Data extract:
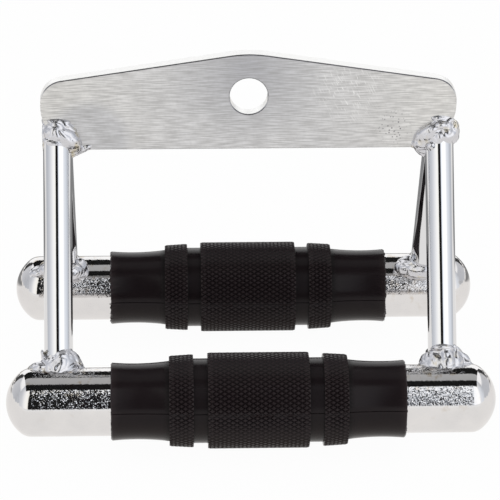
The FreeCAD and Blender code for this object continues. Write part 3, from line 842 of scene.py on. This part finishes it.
room = add(tree, "ShaderNodeMix", {
    "Factor": low_front.outputs[0], 6: room.outputs[2], 7: (0.92, 0.92, 0.92, 1)}, data_type="RGBA")
mirror = add(tree, "ShaderNodeMix", {
    "Factor": on_panel.outputs[0], 6: room.outputs[2], 7: panels}, data_type="RGBA")
path = add(tree, "ShaderNodeLightPath")
even = add(tree, "ShaderNodeBackground", {"Color": (0.8, 0.8, 0.8, 1), "Strength": 1.0})
white = add(tree, "ShaderNodeBackground", {"Color": (1, 1, 1, 1), "Strength": 1.0})
mirrored_room = add(tree, "ShaderNodeBackground", {"Color": mirror.outputs[2], "Strength": 1.0})
mirrored = add(tree, "ShaderNodeMath", {
    0: path.outputs["Is Glossy Ray"], 1: path.outputs["Is Transmission Ray"]}, operation="MAXIMUM")
lit = add(tree, "ShaderNodeMixShader", {
    0: mirrored.outputs[0], 1: even.outputs[0], 2: mirrored_room.outputs[0]})
whole = add(tree, "ShaderNodeMixShader", {
    0: path.outputs["Is Camera Ray"], 1: lit.outputs[0], 2: white.outputs[0]})
tree.links.new(whole.outputs[0], output.inputs["Surface"])

# The camera: a long lens 1.28 m away, 25 degrees above the floor and a little to the left, turned by
# a hair, so that the handle sits in the frame as it does in the photograph.

lens_in_frame_widths = 6.0
pitch, yaw, roll = math.radians(24.93), math.radians(-1.87), math.radians(0.29)
look = Vector((0.9, 0, 63.5)) * MM
distance = 1280.7 * MM
back = Vector((math.sin(yaw) * math.cos(pitch), -math.cos(yaw) * math.cos(pitch), math.sin(pitch)))
right = Vector((0, 0, 1)).cross(back).normalized()
up = back.cross(right)
right, up = right * math.cos(roll) + up * math.sin(roll), up * math.cos(roll) - right * math.sin(roll)
camera = bpy.data.objects.new("camera", bpy.data.cameras.new("camera"))
bpy.context.scene.collection.objects.link(camera)
facing = Matrix((right, up, back)).transposed().to_4x4()
camera.matrix_world = Matrix.Translation(look + back * distance) @ facing
camera.data.lens = camera.data.sensor_width * lens_in_frame_widths
bpy.context.scene.camera = camera
bpy.context.scene.view_settings.view_transform = "Standard"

Stated problem: Pull out all lines in the data above that include "scene".

The result:
The FreeCAD and Blender code for this object continues. Write part 3, from line 842 of scene.py on. This part finishes it.
bpy.context.scene.collection.objects.link(camera)
bpy.context.scene.camera = camera
bpy.context.scene.view_settings.view_transform = "Standard"